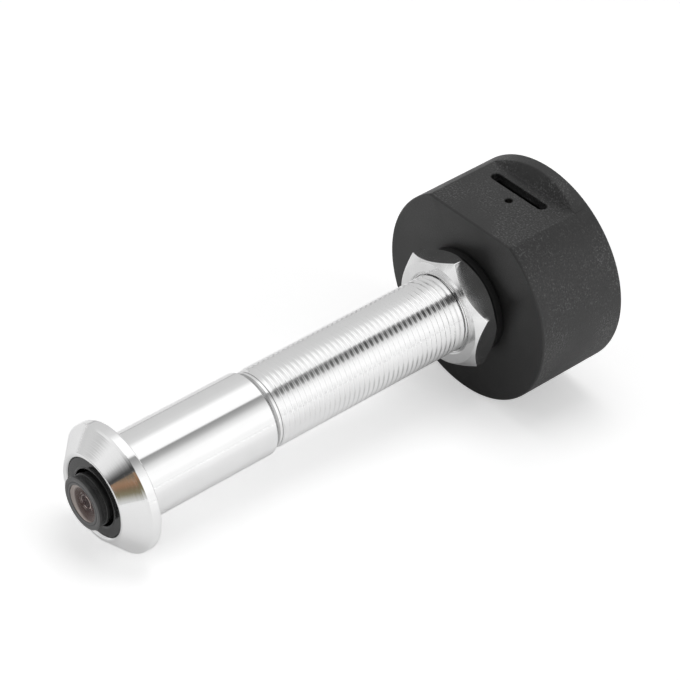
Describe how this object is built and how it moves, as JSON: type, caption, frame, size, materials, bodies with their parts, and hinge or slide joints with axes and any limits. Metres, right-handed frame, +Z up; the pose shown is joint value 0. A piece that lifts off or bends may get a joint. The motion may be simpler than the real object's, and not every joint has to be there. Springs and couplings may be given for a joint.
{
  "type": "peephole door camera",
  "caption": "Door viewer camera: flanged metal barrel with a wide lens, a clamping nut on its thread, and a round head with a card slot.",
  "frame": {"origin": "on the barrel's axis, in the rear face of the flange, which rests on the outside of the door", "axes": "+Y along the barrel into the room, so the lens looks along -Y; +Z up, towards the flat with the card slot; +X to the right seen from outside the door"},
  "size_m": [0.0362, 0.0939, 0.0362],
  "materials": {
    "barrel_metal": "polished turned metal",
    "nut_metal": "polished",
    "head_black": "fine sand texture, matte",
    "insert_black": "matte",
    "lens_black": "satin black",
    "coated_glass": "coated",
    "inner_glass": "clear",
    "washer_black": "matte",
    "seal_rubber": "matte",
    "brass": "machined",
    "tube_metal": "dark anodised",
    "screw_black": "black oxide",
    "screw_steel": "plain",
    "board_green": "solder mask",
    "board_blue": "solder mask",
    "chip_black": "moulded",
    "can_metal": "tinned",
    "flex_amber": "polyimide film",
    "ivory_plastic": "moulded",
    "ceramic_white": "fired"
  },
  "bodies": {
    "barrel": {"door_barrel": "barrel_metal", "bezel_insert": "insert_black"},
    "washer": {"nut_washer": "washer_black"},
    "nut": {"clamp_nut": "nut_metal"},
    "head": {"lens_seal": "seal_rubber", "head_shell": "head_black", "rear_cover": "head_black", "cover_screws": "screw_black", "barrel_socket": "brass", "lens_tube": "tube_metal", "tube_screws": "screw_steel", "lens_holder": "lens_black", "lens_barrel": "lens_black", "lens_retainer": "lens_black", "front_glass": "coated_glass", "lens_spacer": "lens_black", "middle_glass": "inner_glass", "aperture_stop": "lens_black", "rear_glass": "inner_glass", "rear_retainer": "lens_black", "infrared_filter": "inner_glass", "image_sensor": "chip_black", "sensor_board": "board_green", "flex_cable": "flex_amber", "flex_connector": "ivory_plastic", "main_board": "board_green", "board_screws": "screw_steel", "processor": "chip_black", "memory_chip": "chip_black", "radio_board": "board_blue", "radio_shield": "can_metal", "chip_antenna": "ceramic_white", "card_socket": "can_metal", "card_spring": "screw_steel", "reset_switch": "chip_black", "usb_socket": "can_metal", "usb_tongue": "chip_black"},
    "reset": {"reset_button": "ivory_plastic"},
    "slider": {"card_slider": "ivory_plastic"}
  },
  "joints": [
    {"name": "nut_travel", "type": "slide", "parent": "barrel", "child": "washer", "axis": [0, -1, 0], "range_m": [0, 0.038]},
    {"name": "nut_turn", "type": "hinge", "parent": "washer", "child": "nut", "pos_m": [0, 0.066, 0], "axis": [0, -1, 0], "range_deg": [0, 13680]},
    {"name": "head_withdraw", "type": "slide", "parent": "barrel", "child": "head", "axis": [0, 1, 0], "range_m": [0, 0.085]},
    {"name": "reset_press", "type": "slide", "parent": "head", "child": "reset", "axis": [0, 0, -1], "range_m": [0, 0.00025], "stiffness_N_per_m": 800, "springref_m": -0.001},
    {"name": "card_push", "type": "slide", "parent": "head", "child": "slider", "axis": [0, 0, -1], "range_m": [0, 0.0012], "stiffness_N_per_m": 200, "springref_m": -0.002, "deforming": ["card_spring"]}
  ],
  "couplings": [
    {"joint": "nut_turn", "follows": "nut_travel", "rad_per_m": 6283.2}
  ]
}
+ + + +
→ The request: In the listing above, find the lines holding the word "right" and copy them.

→ Completed exercise:
Describe how this object is built and how it moves, as JSON: type, caption, frame, size, materials, bodies with their parts, and hinge or slide joints with axes and any limits. Metres, right-handed frame, +Z up; the pose shown is joint value 0. A piece that lifts off or bends may get a joint. The motion may be simpler than the real object's, and not every joint has to be there. Springs and couplings may be given for a joint.
  "frame": {"origin": "on the barrel's axis, in the rear face of the flange, which rests on the outside of the door", "axes": "+Y along the barrel into the room, so the lens looks along -Y; +Z up, towards the flat with the card slot; +X to the right seen from outside the door"},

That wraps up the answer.